Pamies then traveled to the United States, where he currently resides, in order to study with Stefan Karlsson and complete a Masters degree in Jazz Piano at the University of North Texas (UNT), where he has been awarded the honorable distinction of Most Outstanding Student. He produced, arranged, and directed the recordings found on the album, Flamenco Jazz Project, for North Texas Jazz.
Despite his young age, Pamies already possesses a wealth of international experience as the leader of his own band, having performed in festivals in Austria, the Czech Republic, Poland, Slovakia, Colombia, and China.
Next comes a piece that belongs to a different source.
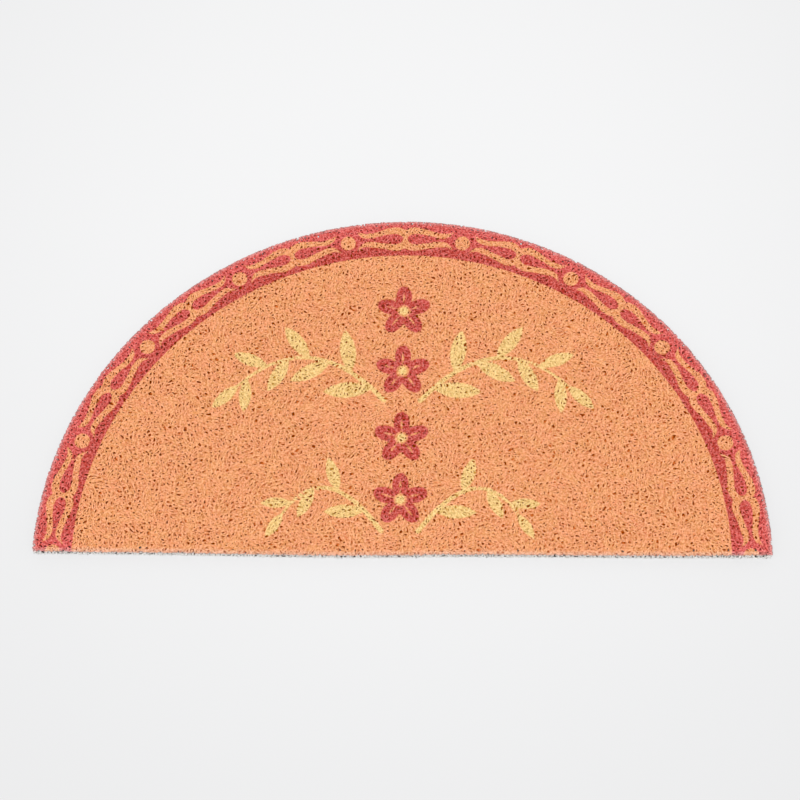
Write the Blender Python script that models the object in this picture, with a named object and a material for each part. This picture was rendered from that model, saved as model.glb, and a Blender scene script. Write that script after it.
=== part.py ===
"""A half-round doormat of coiled plastic filament, lying flat on the floor.

The mat is one piece, cut from a sheet of looped filament: a half-disc slab with a straight
front edge. Metres, +Z up. The origin is on the floor, at the middle of the mat's bounding box.
"""

import math

import bmesh
import bpy

# The sheet's size: the straight edge is a full diameter long, so the mat is half as deep as wide.
WIDTH = 0.800
RADIUS = WIDTH / 2
THICKNESS = 0.015

# Cut filaments spring back a little along the rim, which rounds its upper edge over this much.
RIM_ROUNDING = 0.0024
RIM_STEPS = 3

# How finely the round side and the straight edge are divided.
ARC_STEPS = 160
FRONT_STEPS = 40

# The straight edge lies this far in front of the origin.
FRONT_Y = -RADIUS / 2

# Edges that turn by more than this are creases, so only the underside's rim stays sharp.
CREASE_ANGLE = math.radians(40)

ORANGE = (0.87, 0.36, 0.14, 1.0)
SATIN_ROUGHNESS = 0.6


def clear_scene():
    """Removes whatever the scene holds."""
    for obj in list(bpy.data.objects):
        bpy.data.objects.remove(obj, do_unlink=True)


def coil_material():
    """Printed plastic filament: orange, with a soft sheen."""
    material = bpy.data.materials.new("printed_coil")
    material.use_nodes = True
    shader = material.node_tree.nodes["Principled BSDF"]
    shader.inputs["Base Color"].default_value = ORANGE
    shader.inputs["Roughness"].default_value = SATIN_ROUGHNESS
    shader.inputs["Metallic"].default_value = 0.0
    material.diffuse_color = ORANGE
    return material


def half_disc_outline(inset):
    """The mat's outline, drawn in by inset all round, as (x, y) anticlockwise from the right corner."""
    radius = RADIUS - inset
    corner_angle = math.asin(inset / radius)
    points = []
    for step in range(ARC_STEPS + 1):
        angle = corner_angle + (math.pi - 2 * corner_angle) * step / ARC_STEPS
        points.append((radius * math.cos(angle), FRONT_Y + radius * math.sin(angle)))
    left, right = points[-1][0], points[0][0]
    for step in range(1, FRONT_STEPS):
        points.append((left + (right - left) * step / FRONT_STEPS, FRONT_Y + inset))
    return points


def rim_sections():
    """(inset, height) of each outline from the floor up: a plumb wall, then a quarter-round edge."""
    sections = [(0.0, 0.0)]
    for step in range(RIM_STEPS + 1):
        turn = math.pi / 2 * step / RIM_STEPS
        inset = RIM_ROUNDING * (1 - math.cos(turn))
        height = THICKNESS - RIM_ROUNDING * (1 - math.sin(turn))
        sections.append((inset, height))
    return sections


def slab_mesh():
    """The slab as one closed mesh: a flat underside, a wall of outlines bridged in turn and a flat top."""
    mesh = bmesh.new()
    rings = []
    for inset, height in rim_sections():
        ring = [mesh.verts.new((x, y, height)) for x, y in half_disc_outline(inset)]
        rings.append(ring)
    count = len(rings[0])
    for lower, upper in zip(rings, rings[1:]):
        for index in range(count):
            after = (index + 1) % count
            mesh.faces.new((lower[index], lower[after], upper[after], upper[index]))
    mesh.faces.new(list(reversed(rings[0])))
    mesh.faces.new(rings[-1])
    bmesh.ops.recalc_face_normals(mesh, faces=mesh.faces)
    data = bpy.data.meshes.new("coil_mat")
    mesh.to_mesh(data)
    mesh.free()
    data.shade_smooth()
    data.set_sharp_from_angle(angle=CREASE_ANGLE)
    return data


def build_mat():
    """The doormat's one solid, resting on the floor."""
    mat = bpy.data.objects.new("coil_mat", slab_mesh())
    mat.data.materials.append(coil_material())
    bpy.context.scene.collection.objects.link(mat)
    return mat


clear_scene()
build_mat()
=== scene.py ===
# A half-round doormat of looped plastic filament, printed from above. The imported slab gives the
# outline and the height. Here the slab becomes a core, two layers of real filament loops, and
# rows of loops along the cut rim. Metres, +Z up, straight edge at the front (-Y).

import math

import bpy
import numpy as np
from mathutils import Matrix, Vector


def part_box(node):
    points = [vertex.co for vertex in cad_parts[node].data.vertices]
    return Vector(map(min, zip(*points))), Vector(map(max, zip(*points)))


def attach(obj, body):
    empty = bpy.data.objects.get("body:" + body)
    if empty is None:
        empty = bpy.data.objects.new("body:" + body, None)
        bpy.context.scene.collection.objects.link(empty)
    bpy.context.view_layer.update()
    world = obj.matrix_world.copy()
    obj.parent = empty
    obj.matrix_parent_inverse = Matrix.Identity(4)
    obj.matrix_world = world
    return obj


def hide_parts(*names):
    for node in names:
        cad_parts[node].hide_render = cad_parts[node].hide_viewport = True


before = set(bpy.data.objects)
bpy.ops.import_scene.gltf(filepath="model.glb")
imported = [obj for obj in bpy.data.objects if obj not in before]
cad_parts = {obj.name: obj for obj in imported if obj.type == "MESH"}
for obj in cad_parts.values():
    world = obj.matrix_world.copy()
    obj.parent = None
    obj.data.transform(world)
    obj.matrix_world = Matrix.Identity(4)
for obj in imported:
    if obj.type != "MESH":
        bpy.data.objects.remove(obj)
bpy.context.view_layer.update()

MM = 0.001

# Seeds of the random draws. Each layer of loops adds its own number to the first.
LAYER_SEED = 20
RIM_SEED = 30
CORE_SEED = 40

# The slab's own sizes, read from the frame.
slab_low, slab_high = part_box("coil_mat")
RADIUS = (slab_high.x - slab_low.x) / 2
FRONT_Y = slab_low.y
TOP_Z = slab_high.z

# The straight edge was cut by hand: at these distances from its middle it lies this far back.
FRONT_CUT = np.array([
    # along, back
    (-400, 1.9),
    (-240, 1.0),
    (-150, -0.4),
    (-75, -1.0),
    (5, -0.5),
    (50, 0.8),
    (300, 0.7),
    (400, 1.9),
]) * MM


def front_edge(x):
    """Where the straight edge lies at each x."""
    return FRONT_Y + np.interp(x, *FRONT_CUT.T)


def rim_depth(points):
    """How far inside the mat's outline a point is."""
    x, y = points[:, 0], points[:, 1]
    return np.minimum(RADIUS - np.hypot(x, y - FRONT_Y), y - front_edge(x))


# The print. A shape's function gives how far inside it a point is, and below 0 outside it.

# The red band and its orange discs, drawn round the middle of the straight edge.
BAND_INNER = 356.8 * MM
RING_RADIUS = 377.7 * MM
DISC_RADIUS = 8.7 * MM
SEGMENTS = 9
# Sections across half of the figure between two discs, whose two strands are joined by a bar in
# the middle. The distance along the band is followed by offsets outward of the strands' edges.
FIGURE = np.array([
    # along, outer strand's far and near edges, inner strand's near and far edges
    (3.4, 13.1, 2.9, -3.1, -13.2),
    (6.8, 14.4, 5.3, -5.7, -14.3),
    (11.5, 14.9, 6.5, -6.8, -14.6),
    (18.0, 14.1, 6.3, -6.1, -13.7),
    (26.3, 11.6, 5.1, -4.4, -11.3),
    (36.3, 9.4, 3.1, -2.1, -9.3),
    (42.0, 9.1, 2.9, -1.5, -8.3),
    (47.0, 9.6, 4.0, -1.8, -7.4),
    (51.2, 11.2, 6.6, -4.0, -8.3),
]) * MM
# Its edge starts and ends in the notches at its middle, and turns at the two strands' tips and at
# the side of the bar.
FIGURE_NOTCHES = ((0, 11.0 * MM), (0, -11.8 * MM))
FIGURE_TIPS = ((54.6 * MM, 13.6 * MM), (57.2 * MM, -11.6 * MM))
BAR_EDGE = (2.5 * MM, 0)
CURVE_STEPS = 3

# Red flowers in a column: how far their middles lie behind the straight edge.
BLOSSOM_PLACES = (287 * MM, 214 * MM, 134 * MM, 62 * MM)
PETALS = 5
# A petal is an oval this far from the middle, with these half sizes.
PETAL_REACH = 17.5 * MM
PETAL_HALF = (13.5 * MM, 9.0 * MM)
# Its slit starts at this share of that reach, and has this length and width.
SLIT_START = 0.45
SLIT_SIZE = (15 * MM, 2.6 * MM)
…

Throughout his projects, he has also collaborated with outstanding artists, such as Horacio Fumero, Víctor de Diego, Matthew Simon, Gonzalo del Val, Michael Miskiewicz, and Zbigniew Wegehaupt, even including stars of international acclaim such as Christian Scott, Rubem Dantas, Antonio Serrano, Diego Amador, and Pepe Luis Carmona Habichuela (all of whom collaborated in the making of Borrachito).
In addition to his constant dedication to composition and performing, Pamies simultaneously continues to develop his teaching career, having taught jazz piano classes en LAULA de Música Moderna de Barcelona (The Classroom of Modern Music in Barcelona) for three years. He currently serves as Teaching Assistant in the University of North Texas, teaching piano and band classes, and directing the group, The Zebras, while also studying a Doctorate in Jazz Piano under the direction of Stefan Karlsson and Dr. John Murphy.